- Parry Sound, Unorganized, North East Part
- Unorg. NE Parry Sound Location of Unorganized North East Parry Sound in Ontario
- Coordinates: 45°55′N 79°18′W﻿ / ﻿45.917°N 79.300°W
- Country: Canada
- Province: Ontario
- District: Parry Sound

Area
- • Land: 183.04 km^{2} (70.67 sq mi)

Population (2021)
- • Total: 179
- • Density: 1/km^{2} (2.6/sq mi)
- Time zone: UTC-5 (Eastern Time Zone)
- • Summer (DST): UTC-4 (EDT)

= Unorganized North East Parry Sound District =

Unorganized North East Parry Sound District is an unorganized area in Parry Sound District in Central Ontario, Canada.
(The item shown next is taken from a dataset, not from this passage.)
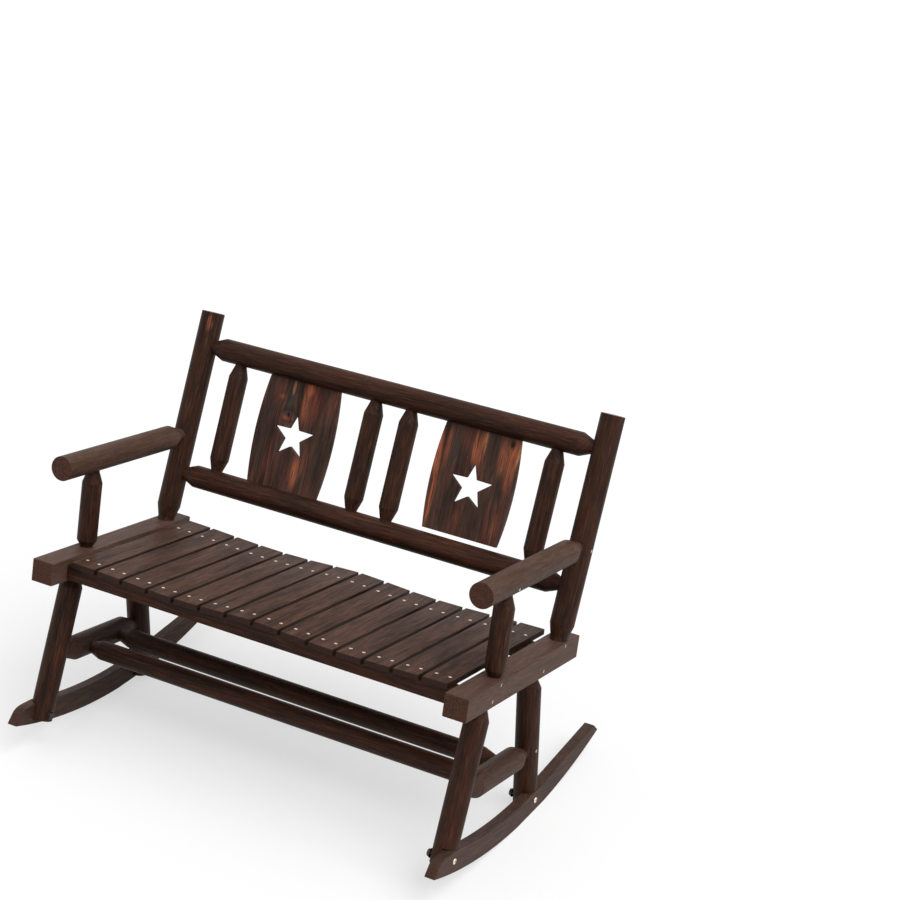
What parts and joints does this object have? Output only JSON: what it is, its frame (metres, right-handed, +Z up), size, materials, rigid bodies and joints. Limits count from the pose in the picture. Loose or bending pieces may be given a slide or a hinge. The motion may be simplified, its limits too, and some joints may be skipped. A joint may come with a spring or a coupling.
{
  "type": "rocking bench",
  "caption": "Rustic log rocking bench for two, with a slatted seat scooped for each sitter, log arms, and a back of spindles and star cut-out panels, on two curved rockers.",
  "frame": {"origin": "centre of the bench's box, on the floor under its rockers, at rest", "axes": "+X along the seat towards the right arm as seen from the front, +Y towards the back, +Z up"},
  "size_m": [1.248, 0.8942, 0.9586],
  "materials": {
    "logs": "carbonised fir log, oiled satin",
    "boards": "carbonised fir board, brushed satin",
    "panels": "torched fir board with red streaks, satin",
    "brass": "yellow zinc-plated steel",
    "steel": "dark zinc-plated steel"
  },
  "bodies": {
    "root": {"beam_left": "boards", "beam_right": "boards", "cross_rail_front": "boards", "cross_rail_rear": "boards", "slat_01": "boards", "slat_02": "boards", "slat_03": "boards", "slat_04": "boards", "slat_05": "boards", "slat_06": "boards", "slat_07": "boards", "slat_08": "boards", "slat_09": "boards", "slat_10": "boards", "slat_11": "boards", "slat_12": "boards", "slat_13": "boards", "slat_14": "boards", "rocker_left": "boards", "rocker_right": "boards", "leg_front_left": "logs", "leg_front_right": "logs", "leg_rear_left": "logs", "leg_rear_right": "logs", "side_stretcher_left": "logs", "side_stretcher_right": "logs", "long_stretcher_front": "logs", "long_stretcher_rear": "logs", "back_post_left": "logs", "back_post_right": "logs", "back_rail_upper": "logs", "back_rail_lower": "logs", "spindle_1": "logs", "spindle_2": "logs", "spindle_3": "logs", "spindle_4": "logs", "arm_left": "logs", "arm_right": "logs", "arm_post_left": "logs", "arm_post_right": "logs", "star_panel_left": "panels", "star_panel_right": "panels", "rocker_bolt_front_left": "brass", "rocker_bolt_front_right": "brass", "rocker_bolt_rear_left": "brass", "rocker_bolt_rear_right": "brass", "rocker_nut_front_left": "steel", "rocker_nut_front_right": "steel", "rocker_nut_rear_left": "steel", "rocker_nut_rear_right": "steel", "leg_screw_front_left": "brass", "leg_screw_front_right": "brass", "leg_screw_rear_left": "brass", "leg_screw_rear_right": "brass", "arm_post_screw_left": "brass", "arm_post_screw_right": "brass", "back_post_screw_left": "brass", "back_post_screw_right": "brass", "arm_screw_left": "brass", "arm_screw_right": "brass"}
  },
  "joints": []
}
It is contiguous with the geographic township of Laurier and served by the local services board of Laurier The area, part of the Almaguin Highlands region, had a population of 179 in the 2021 Canadian census, and a land area of 183.04 square kilometres.

==Etymology==
The geographic township of Laurier in Parry Sound District was named in 1878 for Wilfrid (later Sir Wilfrid) Laurier (1841–1919), then minister of inland revenue in Alexander Mackenzie's government and later Prime Minister of Canada, 1896–1911.

==Transportation==
The Canadian National Railway transcontinental main line and Ontario Highway 11 travel a roughly parallel course from the middle of the western edge to the centre of the northern edge of the township.